___ Entries

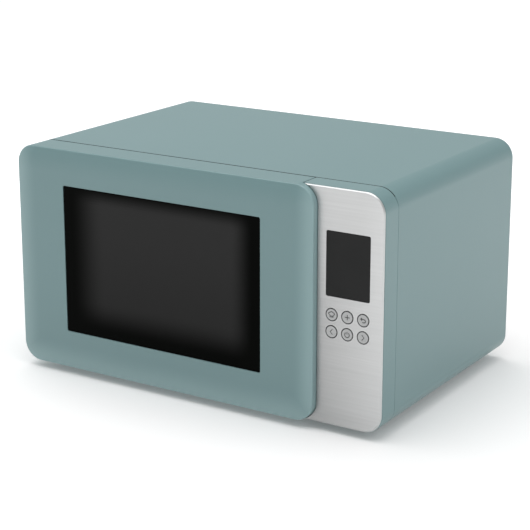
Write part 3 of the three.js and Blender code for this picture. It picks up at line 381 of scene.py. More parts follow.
def mottled(tree, shader, place, dark, light, size, roughness, grain, bump):
    """Colour drifting between two shades over size mm, roughness between two values, and a fine grain in
    relief: grain is its size in mm, bump its height in mm."""
    drift = add(tree, "ShaderNodeTexNoise", {"Vector": place, "Scale": per_mm(size), "Detail": 3.0})
    shade = add(
        tree, "ShaderNodeMix",
        {0: drift.outputs[0], MIX_A: paint(dark), MIX_B: paint(light)}, data_type="RGBA",
    )
    tree.links.new(shade.outputs[MIX_RESULT], shader.inputs["Base Color"])
    fine = add(tree, "ShaderNodeTexNoise", {"Vector": place, "Scale": per_mm(grain), "Detail": 2.0})
    rough = add(
        tree, "ShaderNodeMapRange",
        {"Value": fine.outputs[0], "To Min": roughness[0], "To Max": roughness[1]},
    )
    tree.links.new(rough.outputs[0], shader.inputs["Roughness"])
    relief = add(
        tree, "ShaderNodeBump",
        {"Height": fine.outputs[0], "Distance": bump * MM, "Strength": 1.0},
    )
    tree.links.new(relief.outputs[0], shader.inputs["Normal"])
    return shade, relief


# ---------------------------------------------------------------- finishes


def sage_lacquer(name="sage_lacquer"):
    """Baked satin lacquer on steel and moulded ABS: a soft sheen with the faint orange peel of spraying."""
    material, tree, shader, place = start_finish(name, IOR=1.48, Specular_IOR_Level=0.5)
    shade, _ = mottled(tree, shader, place, 0x6E8A8C, 0x708C8E, 90, (0.32, 0.38), 1.6, 0.004)
    return material, tree, shader, place, shade


def door_lacquer():
    """The same lacquer with a painted sheen: lighter towards the door's left, right and lower borders, where
    its pillowed face turns towards the light.
    """
    material, tree, shader, place, shade = sage_lacquer("door_sage_lacquer_painted_sheen")
    axes = add(tree, "ShaderNodeSeparateXYZ", {"Vector": place})
    sheen_mask = None
    # painted sheen: each border fades to the lighter colour over its reach in mm
    for axis, edge, reach, most in (
        ("X", LEFT, 30, 0.55), ("X", DOOR_RIGHT, -24, 0.75), ("Z", BOTTOM, 34, 0.85),
    ):
        edge_sheen = add(
            tree, "ShaderNodeMapRange",
            {
                "Value": axes.outputs[axis], "From Min": (edge + reach) * MM, "From Max": edge * MM,
                "To Min": 0.0, "To Max": most,
            },
            interpolation_type="SMOOTHSTEP",
        )
        if sheen_mask is None:
            sheen_mask = edge_sheen
        else:
            sheen_mask = add(
                tree, "ShaderNodeMath", {0: sheen_mask.outputs[0], 1: edge_sheen.outputs[0]}, operation="MAXIMUM",
            )
    painted_sheen = add(
        tree, "ShaderNodeMix",
        {0: sheen_mask.outputs[0], MIX_A: shade.outputs[MIX_RESULT], MIX_B: paint(0x8CA7A9)}, data_type="RGBA",
    )
    tree.links.new(painted_sheen.outputs[MIX_RESULT], shader.inputs["Base Color"])
    return material


def brushed_steel():
    """Stainless sheet brushed along its width: long fine scratches that spread reflections up and down."""
    material, tree, shader, place = start_finish(
        "brushed_stainless_steel", Metallic=1.0, Anisotropic=0.65, Anisotropic_Rotation=0.0,
    )
    scratch_length, scratch_width = 60, 0.35
    stretched = add(
        tree, "ShaderNodeMapping",
        {"Vector": place, "Scale": (per_mm(scratch_length), 1.0, per_mm(scratch_width))},
    )
    scratches = add(
        tree, "ShaderNodeTexNoise", {"Vector": stretched.outputs[0], "Scale": 1.0, "Detail": 4.0},
    )
    wide = add(
        tree, "ShaderNodeMapping",
        {"Vector": place, "Scale": (per_mm(140), 1.0, per_mm(2.6))},
    )
    bands = add(tree, "ShaderNodeTexNoise", {"Vector": wide.outputs[0], "Scale": 1.0, "Detail": 2.0})
    both = add(
        tree, "ShaderNodeMath", {0: scratches.outputs[0], 1: bands.outputs[0]}, operation="ADD",
    )
    contrast = add(
        tree, "ShaderNodeMapRange",
        {"Value": both.outputs[0], "From Min": 0.6, "From Max": 1.4, "To Min": 0.0, "To Max": 1.0},
    )
    # painted reflection: the base colour is lighter towards the right and towards the top of the fascia
    axes = add(tree, "ShaderNodeSeparateXYZ", {"Vector": place})
    across = add(
        tree, "ShaderNodeMapRange",
        {
            "Value": axes.outputs["X"], "From Min": FASCIA_LOW.x * MM, "From Max": FASCIA_HIGH.x * MM,
            "To Min": 0.0, "To Max": 1.0,
        },
    )
    upwards = add(
        tree, "ShaderNodeMapRange",
        {
            "Value": axes.outputs["Z"], "From Min": (BOTTOM + 60) * MM, "From Max": TOP * MM,
            "To Min": 0.0, "To Max": 0.85,
        },
    )
    painted_reflection_tone = add(
        tree, "ShaderNodeMath",
        {0: across.outputs[0], 1: upwards.outputs[0], 2: 0.25}, operation="SMOOTH_MAX",
    )
    plain = add(
        tree, "ShaderNodeMix",
        {0: painted_reflection_tone.outputs[0], MIX_A: paint(0xA9A9A9), MIX_B: paint(0xC9CACA)}, data_type="RGBA",
    )
    darker = add(
        tree, "ShaderNodeMix",
        {0: painted_reflection_tone.outputs[0], MIX_A: paint(0x9B9B9B), MIX_B: paint(0xBFC0C0)}, data_type="RGBA",
    )
    shade = add(
        tree, "ShaderNodeMix",
        {0: contrast.outputs[0], MIX_A: darker.outputs[MIX_RESULT], MIX_B: plain.outputs[MIX_RESULT]},
        data_type="RGBA",
    )
    tree.links.new(shade.outputs[MIX_RESULT], shader.inputs["Base Color"])
    rough = add(
        tree, "ShaderNodeMapRange", {"Value": scratches.outputs[0], "To Min": 0.3, "To Max": 0.42},
    )
    tree.links.new(rough.outputs[0], shader.inputs["Roughness"])
    relief = add(
        tree, "ShaderNodeBump",
        {"Height": scratches.outputs[0], "Distance": 0.006 * MM, "Strength": 1.0},
    )
    tree.links.new(relief.outputs[0], shader.inputs["Normal"])
    tangent = add(tree, "ShaderNodeTangent", direction_type="RADIAL", axis="Z")
    tree.links.new(tangent.outputs[0], shader.inputs["Tangent"])
    return material


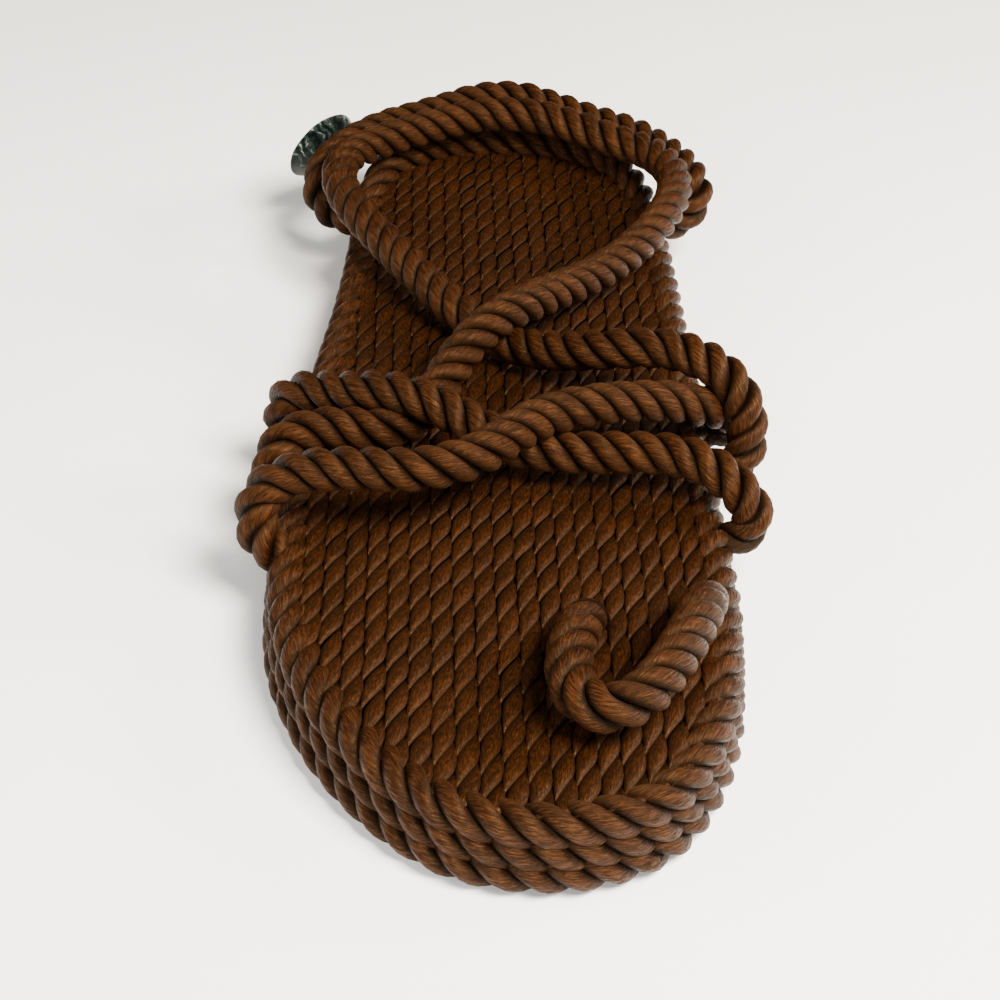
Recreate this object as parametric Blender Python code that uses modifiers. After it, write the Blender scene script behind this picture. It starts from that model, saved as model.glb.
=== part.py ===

______

» Task statement:
Generate an exact reproduction of all entries.

» Solution:
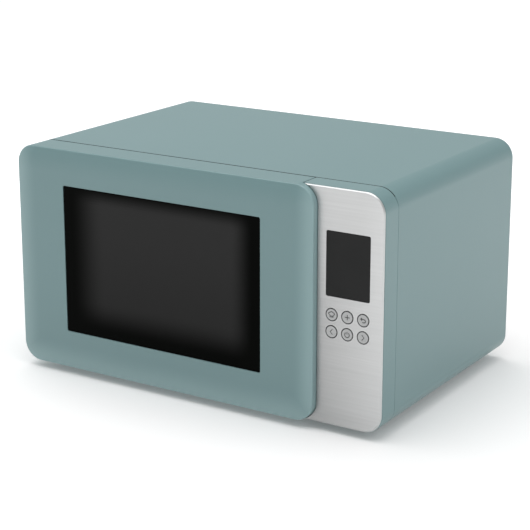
Write part 3 of the three.js and Blender code for this picture. It picks up at line 381 of scene.py. More parts follow.
def mottled(tree, shader, place, dark, light, size, roughness, grain, bump):
    """Colour drifting between two shades over size mm, roughness between two values, and a fine grain in
    relief: grain is its size in mm, bump its height in mm."""
    drift = add(tree, "ShaderNodeTexNoise", {"Vector": place, "Scale": per_mm(size), "Detail": 3.0})
    shade = add(
        tree, "ShaderNodeMix",
        {0: drift.outputs[0], MIX_A: paint(dark), MIX_B: paint(light)}, data_type="RGBA",
    )
    tree.links.new(shade.outputs[MIX_RESULT], shader.inputs["Base Color"])
    fine = add(tree, "ShaderNodeTexNoise", {"Vector": place, "Scale": per_mm(grain), "Detail": 2.0})
    rough = add(
        tree, "ShaderNodeMapRange",
        {"Value": fine.outputs[0], "To Min": roughness[0], "To Max": roughness[1]},
    )
    tree.links.new(rough.outputs[0], shader.inputs["Roughness"])
    relief = add(
        tree, "ShaderNodeBump",
        {"Height": fine.outputs[0], "Distance": bump * MM, "Strength": 1.0},
    )
    tree.links.new(relief.outputs[0], shader.inputs["Normal"])
    return shade, relief


# ---------------------------------------------------------------- finishes


def sage_lacquer(name="sage_lacquer"):
    """Baked satin lacquer on steel and moulded ABS: a soft sheen with the faint orange peel of spraying."""
    material, tree, shader, place = start_finish(name, IOR=1.48, Specular_IOR_Level=0.5)
    shade, _ = mottled(tree, shader, place, 0x6E8A8C, 0x708C8E, 90, (0.32, 0.38), 1.6, 0.004)
    return material, tree, shader, place, shade


def door_lacquer():
    """The same lacquer with a painted sheen: lighter towards the door's left, right and lower borders, where
    its pillowed face turns towards the light.
    """
    material, tree, shader, place, shade = sage_lacquer("door_sage_lacquer_painted_sheen")
    axes = add(tree, "ShaderNodeSeparateXYZ", {"Vector": place})
    sheen_mask = None
    # painted sheen: each border fades to the lighter colour over its reach in mm
    for axis, edge, reach, most in (
        ("X", LEFT, 30, 0.55), ("X", DOOR_RIGHT, -24, 0.75), ("Z", BOTTOM, 34, 0.85),
    ):
        edge_sheen = add(
            tree, "ShaderNodeMapRange",
            {
                "Value": axes.outputs[axis], "From Min": (edge + reach) * MM, "From Max": edge * MM,
                "To Min": 0.0, "To Max": most,
            },
            interpolation_type="SMOOTHSTEP",
        )
        if sheen_mask is None:
            sheen_mask = edge_sheen
        else:
            sheen_mask = add(
                tree, "ShaderNodeMath", {0: sheen_mask.outputs[0], 1: edge_sheen.outputs[0]}, operation="MAXIMUM",
            )
    painted_sheen = add(
        tree, "ShaderNodeMix",
        {0: sheen_mask.outputs[0], MIX_A: shade.outputs[MIX_RESULT], MIX_B: paint(0x8CA7A9)}, data_type="RGBA",
    )
    tree.links.new(painted_sheen.outputs[MIX_RESULT], shader.inputs["Base Color"])
    return material


def brushed_steel():
    """Stainless sheet brushed along its width: long fine scratches that spread reflections up and down."""
    material, tree, shader, place = start_finish(
        "brushed_stainless_steel", Metallic=1.0, Anisotropic=0.65, Anisotropic_Rotation=0.0,
    )
    scratch_length, scratch_width = 60, 0.35
    stretched = add(
        tree, "ShaderNodeMapping",
        {"Vector": place, "Scale": (per_mm(scratch_length), 1.0, per_mm(scratch_width))},
    )
    scratches = add(
        tree, "ShaderNodeTexNoise", {"Vector": stretched.outputs[0], "Scale": 1.0, "Detail": 4.0},
    )
    wide = add(
        tree, "ShaderNodeMapping",
        {"Vector": place, "Scale": (per_mm(140), 1.0, per_mm(2.6))},
    )
    bands = add(tree, "ShaderNodeTexNoise", {"Vector": wide.outputs[0], "Scale": 1.0, "Detail": 2.0})
    both = add(
        tree, "ShaderNodeMath", {0: scratches.outputs[0], 1: bands.outputs[0]}, operation="ADD",
    )
    contrast = add(
        tree, "ShaderNodeMapRange",
        {"Value": both.outputs[0], "From Min": 0.6, "From Max": 1.4, "To Min": 0.0, "To Max": 1.0},
    )
    # painted reflection: the base colour is lighter towards the right and towards the top of the fascia
    axes = add(tree, "ShaderNodeSeparateXYZ", {"Vector": place})
    across = add(
        tree, "ShaderNodeMapRange",
        {
            "Value": axes.outputs["X"], "From Min": FASCIA_LOW.x * MM, "From Max": FASCIA_HIGH.x * MM,
            "To Min": 0.0, "To Max": 1.0,
        },
    )
    upwards = add(
        tree, "ShaderNodeMapRange",
        {
            "Value": axes.outputs["Z"], "From Min": (BOTTOM + 60) * MM, "From Max": TOP * MM,
            "To Min": 0.0, "To Max": 0.85,
        },
    )
    painted_reflection_tone = add(
        tree, "ShaderNodeMath",
        {0: across.outputs[0], 1: upwards.outputs[0], 2: 0.25}, operation="SMOOTH_MAX",
    )
    plain = add(
        tree, "ShaderNodeMix",
        {0: painted_reflection_tone.outputs[0], MIX_A: paint(0xA9A9A9), MIX_B: paint(0xC9CACA)}, data_type="RGBA",
    )
    darker = add(
        tree, "ShaderNodeMix",
        {0: painted_reflection_tone.outputs[0], MIX_A: paint(0x9B9B9B), MIX_B: paint(0xBFC0C0)}, data_type="RGBA",
    )
    shade = add(
        tree, "ShaderNodeMix",
        {0: contrast.outputs[0], MIX_A: darker.outputs[MIX_RESULT], MIX_B: plain.outputs[MIX_RESULT]},
        data_type="RGBA",
    )
    tree.links.new(shade.outputs[MIX_RESULT], shader.inputs["Base Color"])
    rough = add(
        tree, "ShaderNodeMapRange", {"Value": scratches.outputs[0], "To Min": 0.3, "To Max": 0.42},
    )
    tree.links.new(rough.outputs[0], shader.inputs["Roughness"])
    relief = add(
        tree, "ShaderNodeBump",
        {"Height": scratches.outputs[0], "Distance": 0.006 * MM, "Strength": 1.0},
    )
    tree.links.new(relief.outputs[0], shader.inputs["Normal"])
    tangent = add(tree, "ShaderNodeTangent", direction_type="RADIAL", axis="Z")
    tree.links.new(tangent.outputs[0], shader.inputs["Tangent"])
    return material


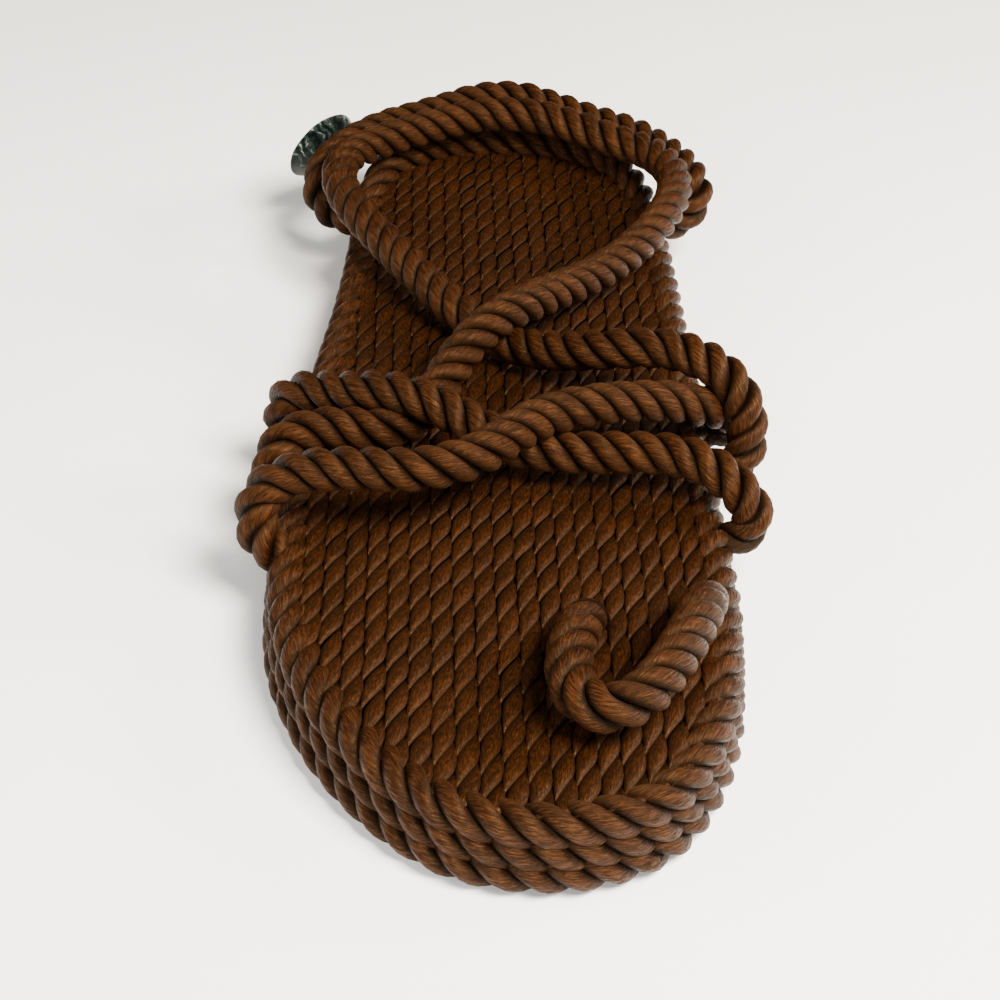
Recreate this object as parametric Blender Python code that uses modifiers. After it, write the Blender scene script behind this picture. It starts from that model, saved as model.glb.
=== part.py ===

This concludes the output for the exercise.